Junji Ito doles out layered, coarse lines that add a level of richness and humanity rarely seen in popular comics today. His pen and brush strokes carve out the gnarled, cold and slimy texture of the mechanical grotesques as effectively as they do the gas-filled, cluttered cityscape of modern-day Tokyo. His representative rendering of the human characters, smooth panel transitions, and sparse use of extreme camera angles focus the reader on the story itself. Using traditional illustration techniques, the comic enjoys an organic feel that could hardly be attained in a film using computer-generated special effects.

GYO is a two-part black and white trade paperback with full-colored, embossed-letter cover that recalls classic 70s and 80s western horror films. Its 5 1/2” by 8” size makes it easier to carry around than most trades.

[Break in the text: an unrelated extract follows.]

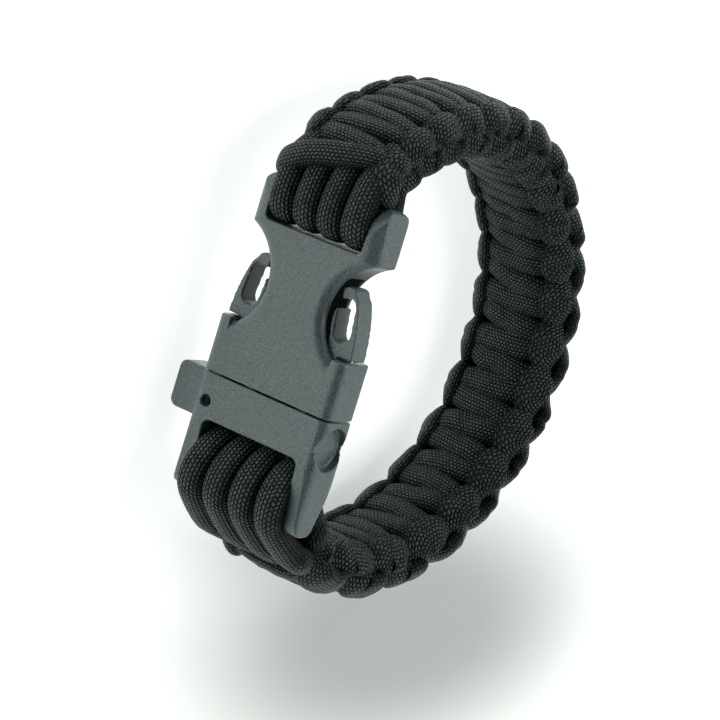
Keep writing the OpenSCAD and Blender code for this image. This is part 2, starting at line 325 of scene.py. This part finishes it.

Historically, the sea has been a symbol of the collective unconscious. Unimaginably powerful creatures that defy human understanding, lie dormant below the aqua surface, looming in the peripherals of the world. This was the basis for many H.P. Lovecraft tales and Junji Ito – a Lovecraft fan himself – continues to explore this theme in GYO. If they wish to survive, end the destruction of their country and save the deathly sick Kaori, Tadashi, Dr. Koyanagi and Yoshiyama must delve into the sordid history of themselves and of Japan.

Although the dialogue occasionally suffers from redundancy, GYO shines as a gem of the J (Japanese) horror genre.